A few months back, Jose Lupian’s mom was the burrito queen of a Valero in Old East Dallas. With soft flour tortillas folded neatly around scrambled eggs and, for example, sliced cactus that’s been grilled against serrano chiles and onions, these burritos are spicy and rib-sticking feats of few ingredients. You’ll find Maria Elena Lupian’s handmade burritos, each steaming hot and bundled in foil early in the morning (the store opens at 6:30 a.m.), in the corner of the convenience store just off Interstate 30. Usually you’ll find her food. But lately, Maria Lupian hasn’t been able to cook up anything at all.
Three months ago, she found a silver dollar–size welt on her shin that announced itself as the necrotizing bite of one of the deadliest spiders in the world, the brown recluse. Pain from the skin-killing venom rocketed through her leg. She was hospitalized, and recovery is still ongoing. As Jose tells it, she’s eager to get back to work.
“She’s the one that taught us,” says Jose, humble apprentice to the burrito master. “But I like to cook. I like to put my style in everything.”
In between the breakfast and lunch rushes at the humbly named Pupusas To-Go, he seems plenty happy, enraptured by the hissing griddle inside the kitchen of his mom-and-pop shop set inside another mom-and-pop shop (Tony’s Neighborhood Food Store) at the Valero gas station. Tony’s is a mini utopia of imported Mexican snacks and candy, including a Wonka-like fest of sour candy straws, conchas, and duros. And O Chicharrones Tree! How lovely are thy fried branches! Bagged pork rinds are everywhere, including a few bundled with a bottle of La Botanera hot sauce, dotting the racks adjacent to the Doritos. Free slot machines sit against the windows, which have a perfectly steamy view of the elote cart parked on the store’s sidewalk. If Bob Ross had painted the joint, he’d surely have called it a happy little gas station.

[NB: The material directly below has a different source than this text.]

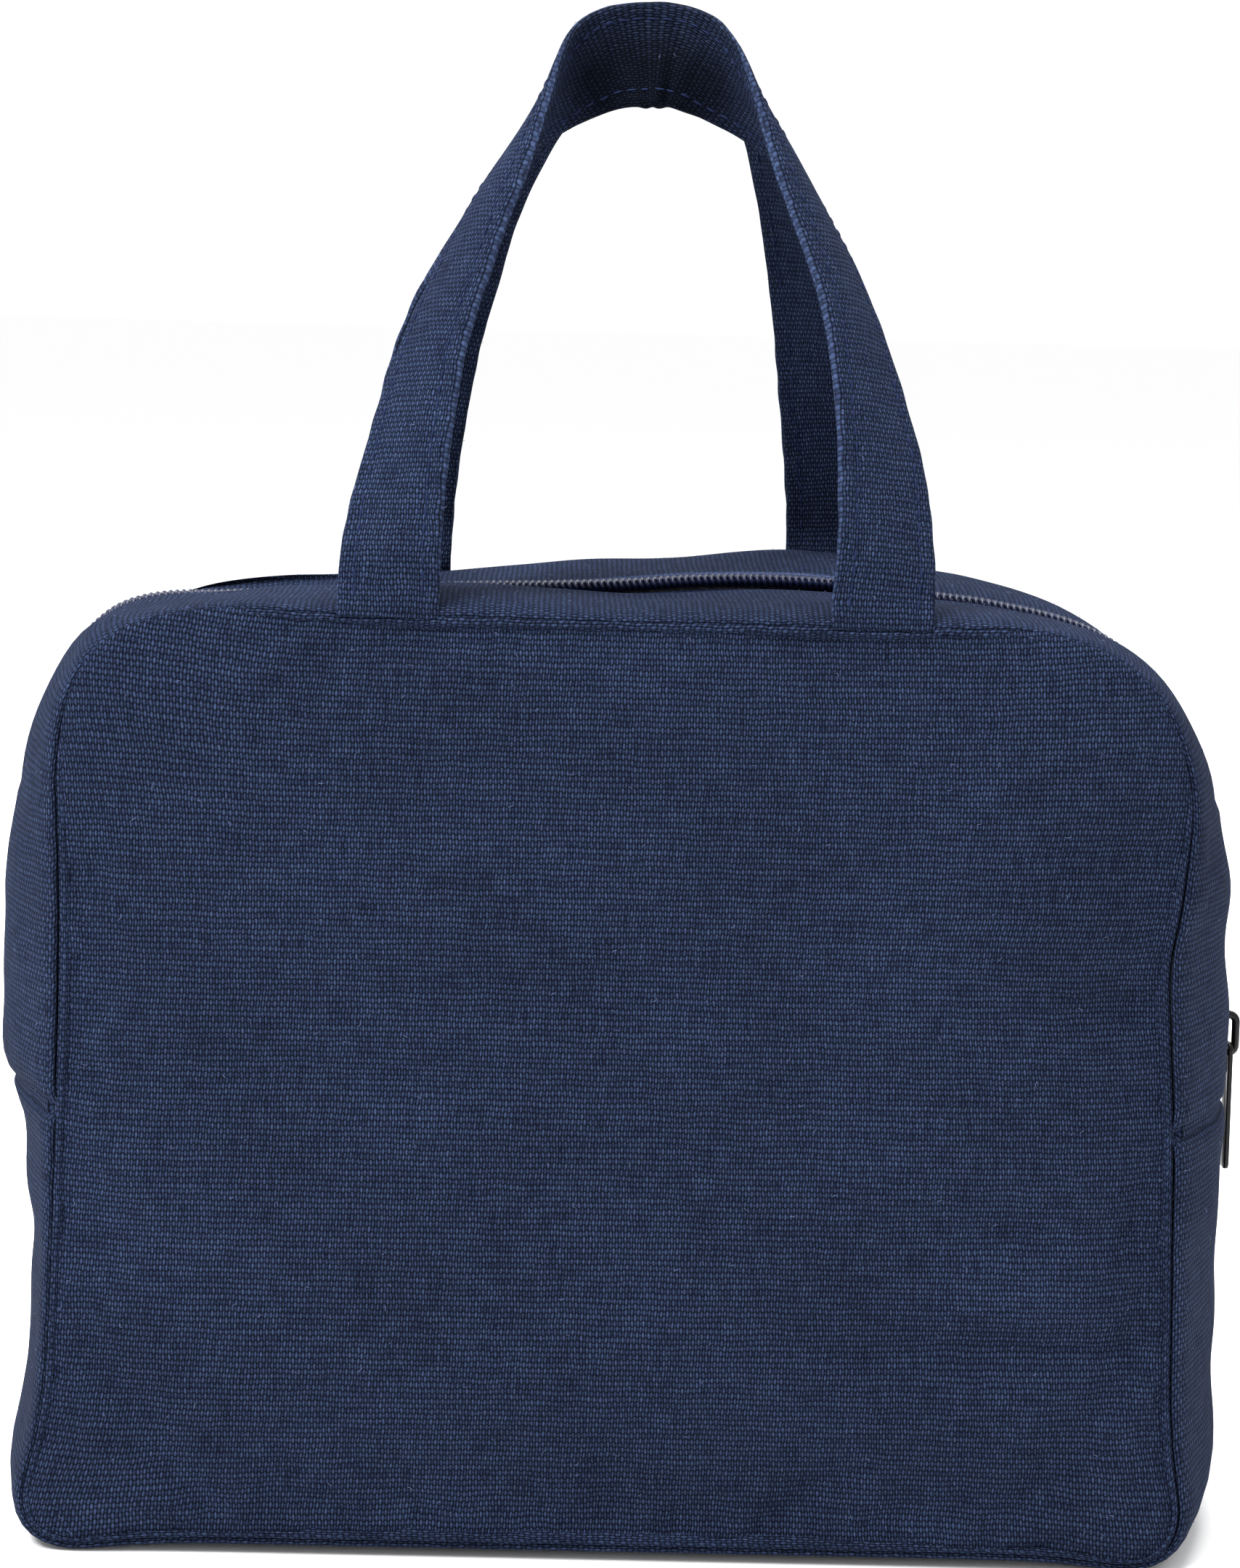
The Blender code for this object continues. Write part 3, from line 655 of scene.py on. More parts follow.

Jose Lupian has done this kind of work before. Lupian learned to cook at a taqueria in southeast Dallas, just a few miles away, when he was fourteen years old. His time in the kitchen stuck with him for years, bubbling up through various career changes. Before taking over his mom’s gas-station kitchen, he worked in real estate, rewarding clients at closing time with the crispy outsides and pillowy insides of his homemade, Salvadoran-style pupusas. You’ll find them now starring on the menu at the shop—round, griddle-seared masa discs stuffed with molten cheese, beans, pork, or chicken, and topped with plenty of shredded and pickled cabbage and salsa that will light you up like the Griswolds’ house at Christmas. They’re just over a buck apiece and available starting in the early a.m.
Jose Lupian and his wife captain the kitchen for now, and hope to open up their own brick-and-mortar in Dallas as soon as possible. In the meantime, the pupusas and burritos aren’t the only reason to stop in. Do not miss the drop-dead-simple cheeseburger basket. For pocket change, Lupian will sear a beef patty on the griddle, each burger made to order and topped with white onions, sliced tomato, mustard, mayo, and dill-pickle relish. The cheese drapes over the edge of the patty like the clock in that Dalí painting. The beef juices glisten against the toasty bun. Then the burger gets dropped into a container with two heaping handfuls of crinkle-cut fries. Lupian flashes these previously frozen bad boys to just the right level of salty, golden crunch, then dusts them with a sticky salt-and-sugar mix.
It’s a fast-food feast that’s better than the offerings from any big-name chain around, and that’s the whole point. At this East Dallas gas station, food is made quickly and with simple ingredients—without sacrificing the mom-and-pop neighborhood warmth that goes into it. In other words, the Lupian family shows up to make the kind of food they would enjoy eating.